The government failed to understand the psychological impact of letting Lehman fail; the markets came to believe that if an institution like Lehman was not safe, then no one was safe.  The fragile sense that the banking system could work its way out of the mess with the assistance of government was broken.  If Lehman could be allowed to fail, then why not Goldman Sachs, or Merrill Lynch, or Morgan Stanley?  Extending that logic of vulnerability, then certainly any regional bank like Fleet Financial or Key Bank would be allowed to collapse as well.  The market lost all confidence that the banking system could or would be saved.  The US government was forced into a far more drastic rescue package involving direct capital injection into the banks as well as guaranteeing interbank lending and expanding the coverage of individual deposit accounts in order to restore confidence.  Had Lehman been saved, the message to the markets would have been much different and ultimately the rescue package committed to by the US government would have been a lot less extensive and expensive.

 

The European Circus

As bad as the US process was, the European bailout was a calamity of errors.  When the Euro was created, along with a Central European Bank, the expectation was that the governments involved would act in unison in any crisis.  Instead, they behaved like the old collection of closet nationalists they used to be and began acting to protect their own peoples without considering the effect on the whole inter-related system.  First, on October 2nd, the Irish government announced a plan to guarantee all retail bank deposits.  Fearing a flight of capital to the emerald isle, the Germans announced their own retail deposit guarantee plan a few days later.  What a bunch of amateurs!  These two nations basically sent the entire EU scrambling to put together a similar guarantee plan in order to prevent the massive transfer of retail deposits to two jurisdictions.  It fell to the UK’s Gordon Brown, not a Euro member state but intertwined with the economics of the continents nonetheless, to propose a plan of direct capital investment in the banks that ultimately stabilized the European financial network.  If the EU nations and the UK had come forward with a unified plan at the end of September, the panic would have been minimized and the intervention required less expensive as well, just like in the US.

 

Canada: To catch a falling star

Canada is the best positioned nation among the G8 to weather the current economic crisis.  Our government has been in surplus for almost 10 years and has been reducing the federal dept, giving us greater fiscal room to maneuver than other developed nations.  Our unemployment level was at a 30 year low and our inflation rate was under control.  Historically high commodity prices ensured long term development projects that were capital intensive and were long-term job creators.  Finally, our financial institutions were well-capitalized and considered the stars of the developed world.

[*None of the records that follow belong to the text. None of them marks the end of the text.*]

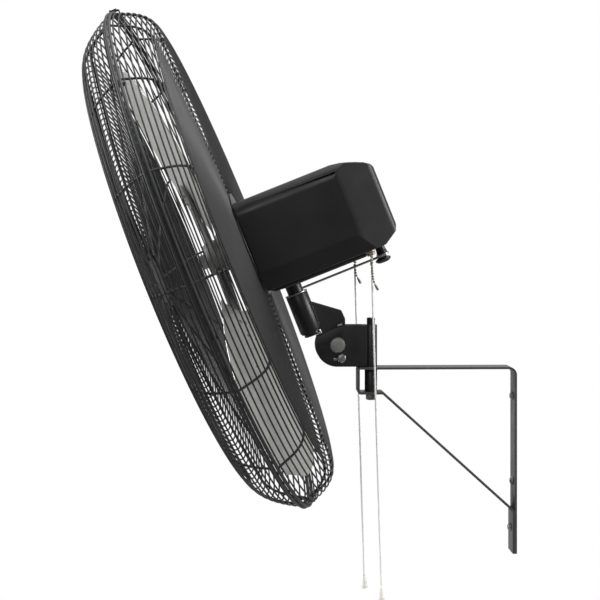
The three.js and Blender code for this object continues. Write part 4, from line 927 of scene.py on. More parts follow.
@dataclass
class GuardTrim:
    """The badge, the rim's clips and bolts, and the ring that carries the cage."""

    badge_radius: float = 54.0
    badge_front: float = -89.2
    clip_radius: float = 400.3
    clip_reach: float = 8.1
    phase: float = 2.0
    bolt_turns: tuple[int, ...] = (48, 103, 157, 203, 257, 312)
    bolt_radius: float = 392.6
    screw_turns: tuple[int, ...] = (45, 135, 225, 315)
    screw_radius: float = 73.0

    def build_badge(self) -> None:
        """The blank badge, a shallow dished plate with a rolled rim."""
        edge, front = self.badge_radius, self.badge_front
        profile = [
            (0, front - 3.4), (edge * 0.55, front - 3.1), (edge * 0.72, front - 2.5),
            (edge * 0.78, front - 2.9), (edge * 0.93, front - 2.2), (edge - 1.0, front - 1.2),
            (edge, front - 0.5), (edge - 0.3, front), (0, front),
        ]
        badge = soften(turned("guard_badge_plate", profile, Axis.REARWARD, 96), 0.3, 2, 12)
        fit(badge, MOULDED, "head", "guard_badge", place=Place.HEAD)

    def build_clip(self, turn: int, node: str) -> None:
        """One clip, a bent strip that holds both rim wires, with its screw."""
        reach, low = self.clip_reach, self.clip_radius
        end, foot = reach + 1.5, low - 4.0
        strip = [
            (-end, foot), (-reach, foot), (-reach, low), (reach, low), (reach, foot), (end, foot),
            (end, low + 1.4), (reach + 0.6, low + 2.2), (3.4, low + 2.2), (2.2, low + 4.2),
            (-2.2, low + 4.2), (-3.4, low + 2.2), (-reach - 0.6, low + 2.2), (-end, low + 1.4),
        ]
        band = soften(plate("strip", strip, Axis.SIDEWAYS, -4, 4), 0.35, 2)
        head, tip = -reach + 3, reach - 2
        shank = [(0, head), (2.6, head), (2.6, head + 2), (1.7, head + 2), (1.7, tip), (0, tip)]
        screw = turned("screw", shank, Axis.REARWARD, 20, (0, 0, low + 3.0))
        clip = join(f"rim_clip_{turn}", [band, screw])
        clip.data.transform(Matrix.Rotation(math.radians(self.phase + turn), 4, "Y"))
        fit(clip, WIRE_COAT, "head", node, place=Place.HEAD)

    def build_rim_bolts(self) -> None:
        """The small bolts that draw the two rim wires together, between the clips."""
        profile = [(0, -4.2), (2.4, -4.2), (2.8, -3.8), (2.8, 6.4), (1.9, 7.0), (1.9, 9.0), (0, 9.0)]
        bolt = turned("bolt", profile, Axis.REARWARD, 16, (0, 0, self.bolt_radius))
        fit(join("rim_bolts", copies_round(bolt, self.bolt_turns)), WIRE_COAT, "head", place=Place.HEAD)

    def build_ring(self) -> None:
        """The ring between the housing and the cage, with the screws that hold the cage to it."""
        profile = [(50.5, 59.2), (81.0, 59.2), (82.0, 60.0), (82.0, 61.2), (81.4, 61.7), (50.5, 61.7)]
        ring = turned("cage_mount_ring", profile, Axis.REARWARD, 96)
        at = (0, 0, self.screw_radius)
        head = turned(
            "head", [(0, 54.8), (2.6, 54.8), (3.4, 55.6), (3.4, 57.0), (0, 57.0)], Axis.REARWARD, 20, at
        )
        shank = turned("shank", [(0, 56.8), (1.6, 56.8), (1.6, 59.6), (0, 59.6)], Axis.REARWARD, 12, at)
        screws = copies_round(head, self.screw_turns) + copies_round(shank, self.screw_turns)
        whole = join("cage_mount_ring", [ring, *screws])
        fit(whole, BLACK_PAINT, "head", "guard_mount_ring", place=Place.HEAD)

    def build(self) -> None:
        """Makes the trim."""
        self.build_badge()
        self.build_rim_bolts()
        self.build_clip(0, "guard_clip_top")
        self.build_clip(180, "guard_clip_bottom")
        self.build_ring()


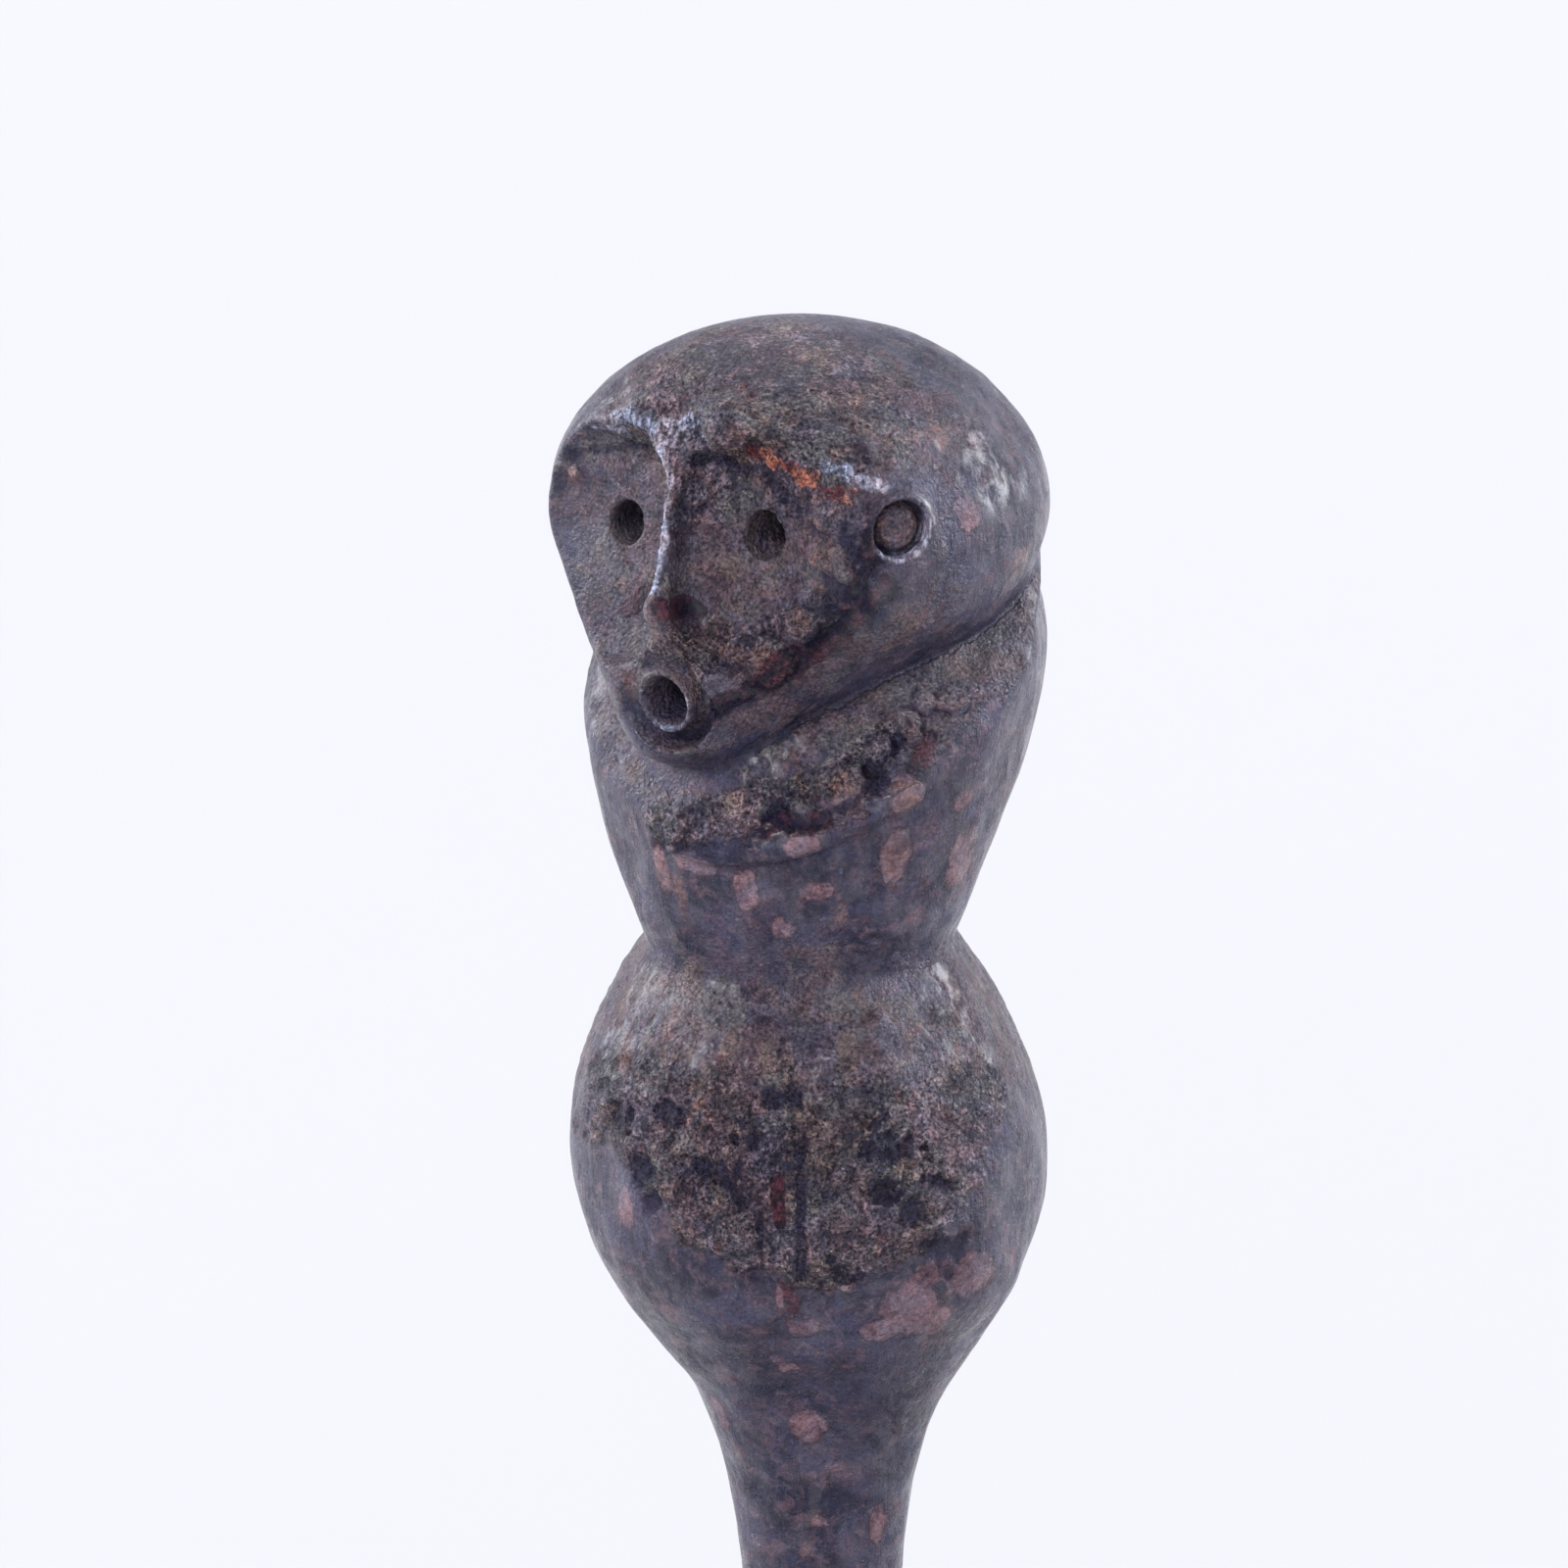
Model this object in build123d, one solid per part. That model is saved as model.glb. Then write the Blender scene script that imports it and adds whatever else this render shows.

By all accounts, there should have been a rush to invest in Canada, just as world money was flooding into the US following their banking workout plan announced by the US Treasury.  Instead, the Canadian Dollar has been pummeled lower by over 10 cents this month alone, the worst result in almost sixty years.  What happened?  World investors have been dumping Canadian investments, along with our dollar, leaving our currency to track the international price of oil on the way down just as it appreciated along with oil over the past six years.  Canada is so much more than an oil producer, and our dollar should not be relegated to the status of a petrodollar, yet that is exactly what we are living with.

Harper’s six-point plan to manage the Canadian angle of the international financial crisis was not convincing.  Basically, be promised to talk to everyone in government and finance around the country and the world, watch government spending and adjust if necessary.  This is not an overly compelling initiative to restore consumer confidence, and it rings hollow for most Canadians.  Its impact in international financial circles was equally muted.  As a result, our dollar was slammed along with most other currencies in the flight to safety.

Canada failed to sell itself effectively as a diversified, vibrant, innovative and competitive home for international capital.  Our government must do a better job in the future, because we already don’t deserve the treatment we are receiving when we’re in better shape than our international competitors.  Imagine what kind of investment treatment Canada would receive if we were actually in a weaker macroeconomic state than our trading partners!

 

Watch the ultimate confidence indicator: gold!

The price of gold has undergone wild swings over the past several months, settling below its all-time high above $1000 US at $730 US.  Earlier in the month, gold has soared to over $900 before the flight to the USD began in earnest.

Investors have traditionally turned to gold when they have lost confidence in international currencies.  As I have written in previous articles, the massive trillions of dollars injected into world economies to sustain the markets debases the value of the currencies and eventually leads to a flight to hard assets.  Gold is universally attractive because it has a worldwide following, it is portable, and has many uses.  If the confidence game played by governments ultimately fails, then the price of gold will soar as a result.  Eventually the ability of governments to bail out successive industries will be exhausted and those with liquid investments left will seek safety in the yellow metal.  If you want to know when the confidence game has run its course, follow the price of gold; when it spikes over $1000 USD and stays there, you will know when the next phase of the financial crisis is ready to begin.